Self-Consistent Field Theory of Disordered Block-Copolymers

TL;DR

This paper develops a mean-field self-consistent field theory for disordered block-copolymers, unifying regimes and analyzing the stability of microphase separation under disorder effects.

Contribution

It introduces a comprehensive self-consistent theoretical framework for disordered copolymer melts, extending existing models to include sequence disorder effects.

Findings

Derived a phase diagram showing disorder effects on microphase separation

Unified weak and strong inhomogeneity regimes in a single theory

Analyzed stability of diblock-copolymer melts against disorder

Abstract

We derive the mean-field theory of disordered block-copolymers composed of two monomeric species, combining Edwards' functional method with the replica technique of disordered systems.
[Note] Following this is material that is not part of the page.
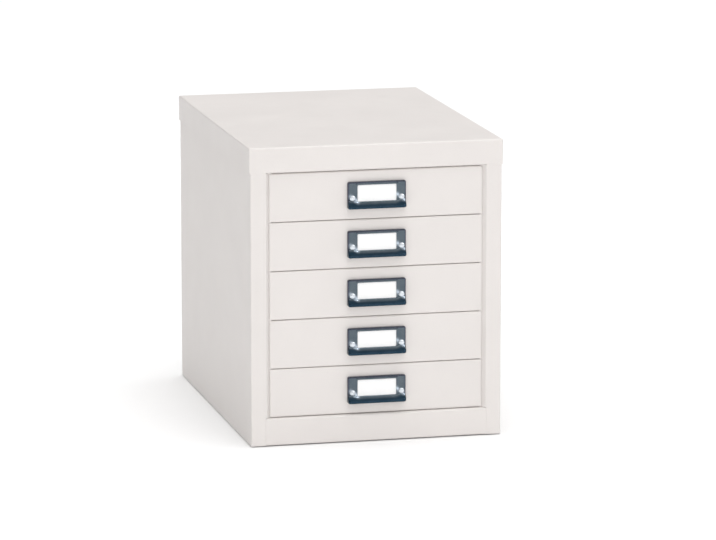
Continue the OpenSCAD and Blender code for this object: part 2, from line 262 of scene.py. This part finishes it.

In the absence of disorder we recover the canonical self-consistent field theory of inhomogeneous polymers. In the presence of sequence disorder the theory can be regarded as a comprehensive, novel self-consistent treatment of copolymer melts, unifying the weak- and strong-inhomogeneous regimes. In particular, we study the stability of the microphase separation transition in a melt of diblock-copolymers, composed of $N$ monomers and equal $A$- $B$-volume fraction, against the disruptive effect of disorder. We obtain a phase diagram in terms of the relevant parameters, namely the rescaled Flory-Huggins parameter $\chi N$ and disorder strength $p$.